My brother died on October 16th, 2015. I started blogging in March of 2016. So yeah, I started writing partially because it’s therapeutic. But, why did I have to start a blog? Why couldn’t I just write stuff for myself, and save it on a thumb drive? I don’t know. I guess most people who create something want to share it . . . otherwise, it kind of seems like there’s no point. Maybe sharing could help someone else. Maybe it would help me to make connections . . . maybe it would accelerate my healing.
Did it accomplish any of those things? Maybe. I felt the need to write about it a lot for a while. I’ve mostly been writing about other things over the last few months. With the anniversary coming up, though, it’s made me think about what grief is like two years later.
Before my brother got sick, when I would hear about someone losing a sibling or a spouse too young, I would wonder how they could stand it. How could they cope with such a loss? I would wonder, and pray that I never would experience anything like it. Sadly I am now a member of a club I never wanted to join. I don’t wish membership to this club on my worst enemy.

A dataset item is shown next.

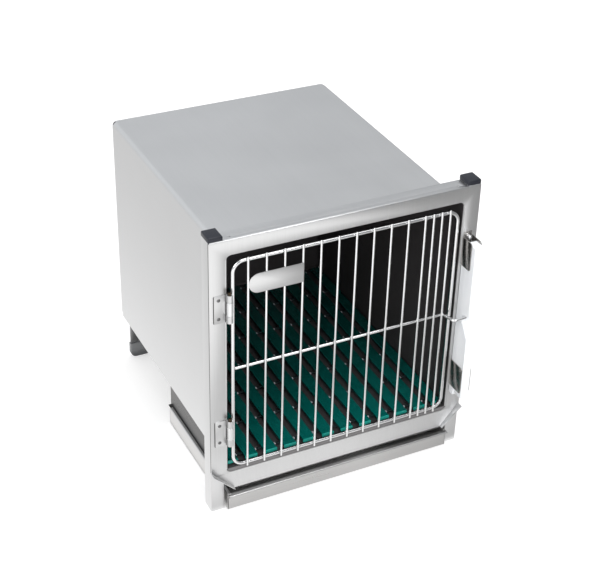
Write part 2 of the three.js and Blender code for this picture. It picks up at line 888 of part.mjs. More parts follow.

Does grief get better with time? Yes and no. The frequency is less, but the intensity is the same. I bought a book about grief a month or two after my brother died. Probably the only helpful advice I got from it was that everyone is different, and I should allow myself to take as long as I need. So, I don’t get upset with myself when I feel sad. In fact, I knew from the time that he went into hospice, when I finally accepted that there was very little hope, that this was a loss that my other brother, my parents, and I would never fully recover from. And, I suppose we shouldn’t. It’s a loss that deserves to be felt.
It still feels very surreal to me. In the beginning, I think I was afraid not to think about it. Afraid if I let my guard down, it would sneak up on me and it would be like going through all of it again for the first time. Maybe my instincts were right. I still wake up in the middle of the night sometimes and it’s like it’s all happening again for the first time.
I’m quite certain there has not been a single day that I have not thought about my brother. I didn’t realize, until the first week after he passed, just how much I thought about my childhood and both of my brothers on a daily basis. In the beginning, so many of my thoughts were dominated by the horror of his five month illness. I could hardly picture him healthy, as much as I wanted to remember the good times.
Have the holidays and birthdays gotten any easier? A little, I guess. My daughter’s and my birthday landed between my brother’s death and his Memorial Service. I still remember meeting family for my daugther’s birthday party and having this feeling of anticipation of my brother calling to let me know he was there waiting, or on his way. Something he often did when we met somewhere. I’ve gotten used to the idea that there won’t be any more of those calls. I’ve learned that getting used to it, and liking it aren’t the same thing. Have I accepted it? I don’t really know the answer to that either.
I do hope that this post will help others who are grieving to know they aren’t alone. Two years later, and I guess I’m still working through it all. Maybe I always will be.